L’esordio avviene più spesso in corrispondenza del IV raggio (43% dei casi) e del V raggio (34%), mentre è rara la localizzazione al pollice. La cute può essere assottigliata e distrofica a causa della progressiva infiltrazione da parte della lesione. - Con il progredire della patologia, quando le espansioni digitali vengono coinvolte, l’espressione clinica della lesione anatomo-patologica è rappresentata dalla progressiva flessione delle articolazioni digitali MF e IF, con conseguente retrazione fissa in flessione.
Classificazione
- La malattia è stata descritta e classificata da diversi autori. La classificazione universalmente accettata e allo stesso tempo di semplice uso è quella di Tubiana (1966), basata sulla diffusione delle lesioni al palmo e sulla gravità delle lesioni delle dita (Figura 02). Essa prevede cinque stadi.
- Stadio 0: noduli, ombelicature, corde palmari.
- Stadio 1: flessione della catena digitale con contrattura in flessione delle MF e delle IFP per valori compresi fra 0° e 45° complessivi delle due articolazioni.
- Stadio 2: flessione della catena digitale fra 45° e 90°.
- Stadio 3: flessione della catena digitale fra 90° e 135°.
- Stadio 4: flessione della catena digitale oltre 135°.
- La definizione numerica dello stadio è associata a una lettera che indica la topografia delle corde: la lettera P indica una lesione palmare, la lettera D esprime un interessamento digitale, infine la lettera H indica l’iperestensione dell’articolazione IFD.
In alcuni casi si riscontrano noduli dorsali dell’articolazione IFP, definiti “cuscinetti fibrosi dorsali”, dovuti a ispessimento del tessuto connettivo peritendineo. L’escursione in flessione della catena digitale è conservata mentre risulta impossibile l’estensione anche passiva. - Nella diagnosi differenziale vanno considerate le patologie con presentazione clinica similare, quali: la camptodattilia, i postumi delle ferite cutanee, le lesioni tendinee, le ustioni, le rigidità articolari delle dita in flessione.

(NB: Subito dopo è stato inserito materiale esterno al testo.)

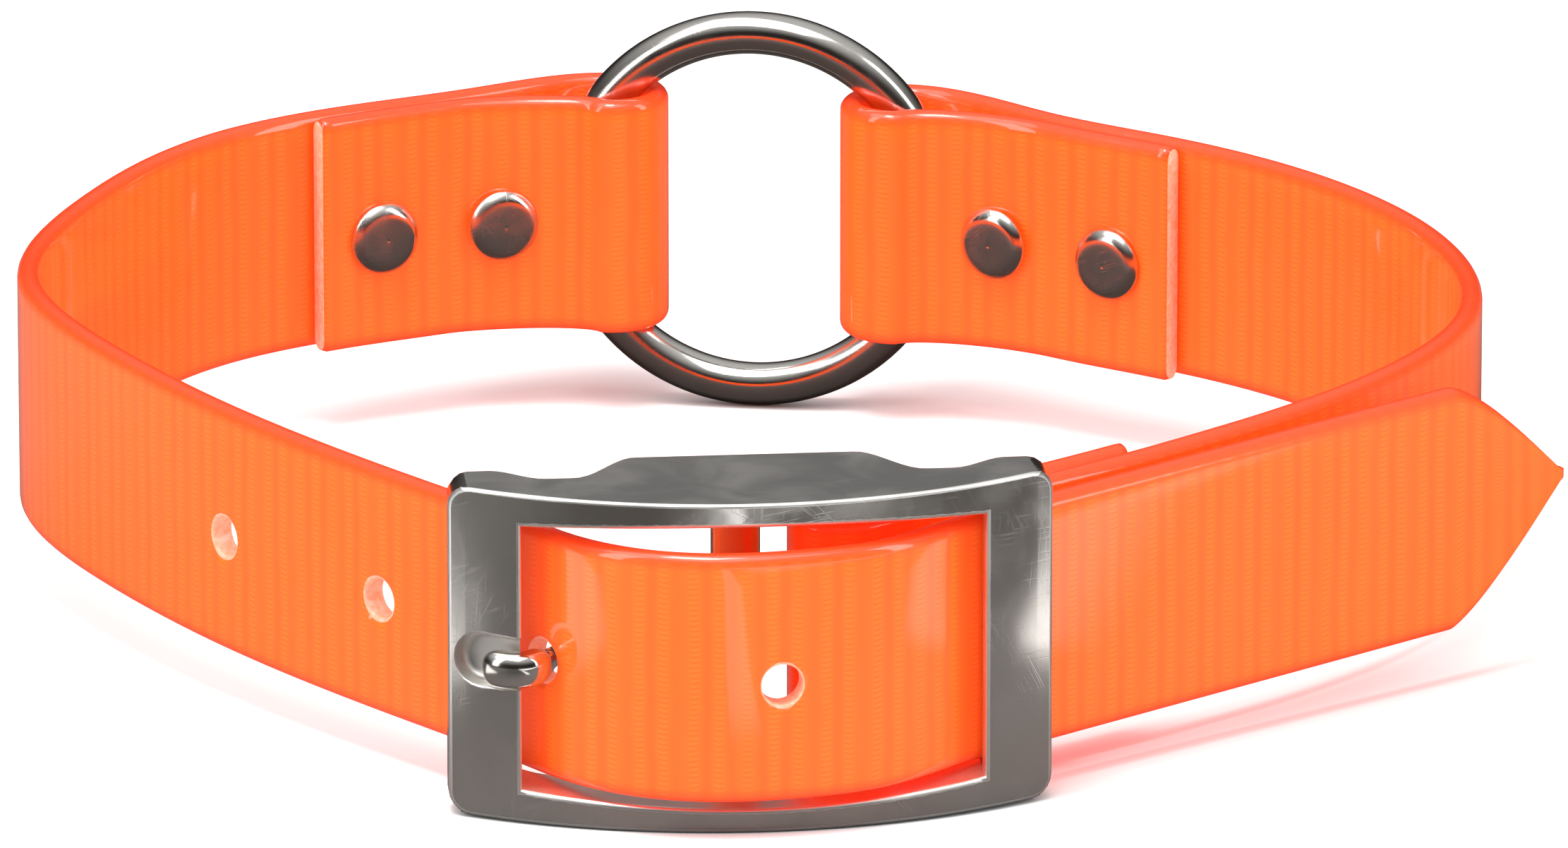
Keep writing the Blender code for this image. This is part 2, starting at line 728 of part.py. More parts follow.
def build_tongue(parts, material, strap_hole):
    """The tongue: an open eye round the first bar, an arm behind the strap, a thick tip in the recess."""
    bar = np.array((TONGUE_BAR_OFFSET, bar_depth))
    along = direction(BUCKLE_YAW)
    offset = strap_hole - buckle_point(0.0, 0.0)
    hole = np.array((offset @ along, offset @ left_of(along)))
    bar_edge = np.array((-half_window, face_depth(half_window)))
    outward = -direction(-bar_slope())
    tip = bar_edge + outward * TONGUE_REACH
    angles = np.arange(EYE_FIRST, EYE_LAST, -TONGUE_STEP / eye_radius)
    eye = [bar + eye_radius * direction(angle) for angle in angles]
    arm = [bar + share * (hole - bar) + (0.0, bow * TONGUE_WIRE) for share, bow in TONGUE_ARM]
    seat = [hole, bar_edge, (bar_edge + tip) / 2 - (0.0, TONGUE_DIP), tip]
    underside = bar - (0.0, eye_radius)
    run = spline([underside, *arm, *seat], (-1.0, 0.0), outward)[:: round(TONGUE_STEP / FINE_STEP)]
    total = lengths_along(run)
    hole_at = total[int(np.argmin(np.linalg.norm(run - hole, axis=1)))]
    radii = [TONGUE_WIRE / 2] * len(eye) + tongue_radii(total, hole_at)
    points = [buckle_point(*point) for point in [*eye, *run]]
    tongue = wire("buckle_tongue", points, radii, WIRE_SIDES, -HOLE_DROP)
    return link(tongue, parts, material)


def material_named(name, colour=None, metallic=0.0, roughness=0.5):
    """A plain finish, made on first use."""
    if name in bpy.data.materials:
        return bpy.data.materials[name]
    material = bpy.data.materials.new(name)
    material.use_nodes = True
    shader = material.node_tree.nodes["Principled BSDF"]
    shader.inputs["Base Color"].default_value = colour
    shader.inputs["Metallic"].default_value = metallic
    shader.inputs["Roughness"].default_value = roughness
    return material


def set_down(parts):
    """Pitches the collar onto the ring and the buckle, and puts the origin under the middle of its box."""
    ring_drop = (ring_radius * math.cos(RING_LEAN)) + RING_WIRE / 2
    buckle_drop = BUCKLE_HEIGHT / 2 - BUCKLE_LIFT
    pitch = math.atan2(ring_drop - buckle_drop, LOOP_DEPTH)
    base = bpy.data.objects.new("collar", None)
    parts.objects.link(base)
    base.rotation_euler.x = pitch
    for obj in bpy.data.objects:
        if obj.parent is None and obj is not base:
            obj.parent = base
    bpy.context.view_layer.update()
    graph = bpy.context.evaluated_depsgraph_get()
    corners = []
    for obj in parts.objects:
        if obj.type != "MESH":
            continue
        evaluated = obj.evaluated_get(graph)
        corners += [evaluated.matrix_world @ vertex.co for vertex in evaluated.data.vertices]
    low = np.min(corners, axis=0)
    high = np.max(corners, axis=0)
    base.location = (-(low[0] + high[0]) / 2, -(low[1] + high[1]) / 2, -low[2])


def main():
    for obj in list(bpy.data.objects):
        bpy.data.objects.remove(obj)
    parts = bpy.data.collections.new("dog collar")
    cutters = bpy.data.collections.new("cutters")
    for collection in (parts, cutters):
        bpy.context.scene.collection.children.link(collection)
    orange = material_named("orange webbing", ORANGE, 0.0, 0.25)
    nickel = material_named("nickel", NICKEL, 1.0, 0.2)
    strap_hole = build_straps(parts, orange)
    build_ring(parts, nickel)
    build_buckle(parts, nickel)
    build_tongue(parts, nickel, strap_hole)
    set_down(parts)


main()
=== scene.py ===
"""Dog collar of glossy coated webbing with a centre ring and a frame buckle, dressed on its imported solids."""

import json
import math

import bmesh
import bpy
import numpy as np
from bpy.props import FloatProperty, FloatVectorProperty, IntProperty, PointerProperty
from mathutils import Matrix, Vector

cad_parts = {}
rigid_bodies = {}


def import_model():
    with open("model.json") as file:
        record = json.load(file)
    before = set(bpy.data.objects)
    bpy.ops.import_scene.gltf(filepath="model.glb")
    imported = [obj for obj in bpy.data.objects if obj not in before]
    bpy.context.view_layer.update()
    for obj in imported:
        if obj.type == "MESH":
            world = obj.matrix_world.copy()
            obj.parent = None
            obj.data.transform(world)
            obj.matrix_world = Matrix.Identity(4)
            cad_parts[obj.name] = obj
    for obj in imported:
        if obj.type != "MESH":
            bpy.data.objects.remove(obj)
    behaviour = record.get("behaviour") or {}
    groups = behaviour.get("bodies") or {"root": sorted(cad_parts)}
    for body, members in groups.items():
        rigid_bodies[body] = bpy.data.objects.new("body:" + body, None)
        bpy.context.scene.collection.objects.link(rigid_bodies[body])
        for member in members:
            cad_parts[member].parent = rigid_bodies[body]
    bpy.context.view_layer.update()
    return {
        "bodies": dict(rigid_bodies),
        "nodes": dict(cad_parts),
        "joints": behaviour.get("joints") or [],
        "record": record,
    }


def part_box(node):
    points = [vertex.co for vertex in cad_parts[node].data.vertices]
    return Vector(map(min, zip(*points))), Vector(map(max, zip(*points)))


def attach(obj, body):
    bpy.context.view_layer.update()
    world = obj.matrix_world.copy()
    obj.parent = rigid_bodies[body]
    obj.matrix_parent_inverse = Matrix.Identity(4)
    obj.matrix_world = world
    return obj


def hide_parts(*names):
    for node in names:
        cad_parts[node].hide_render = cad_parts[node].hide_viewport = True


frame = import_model()

bl_info = {
    "name": "Dog collar with a centre ring",
    "version": (1, 0, 0),
    "blender": (4, 5, 0),
    "location": "View3D > Sidebar > Collar",
    "description": "Builds a riveted dog collar of coated webbing with a ring and a buckle",
    "category": "Object",
}

MM = 0.001
PHOTO_SIZE = (2222, 1201)

# Loop in plan, between the middle of the ring and the front of the buckle
LOOP_WIDTH = 149.4 * MM
LOOP_DEPTH = 154.0 * MM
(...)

- La malattia di Dupuytren può essere associata ad altre lesioni caratterizzate da fibrosi: il morbo di La Peyronye, che coinvolge i corpi cavernosi del pene, e il morbo di Ledderhose, ovvero la fibromatosi della fascia plantare del piede.
Figura 02
Figura 02: Classificazione di tubiana della malattia di dupuytren (si veda la spiegazione nel testo): stadio 2 P (a); stadio 2 D (b); stadio 4 P D(c); stadio 4 P D (H) (d).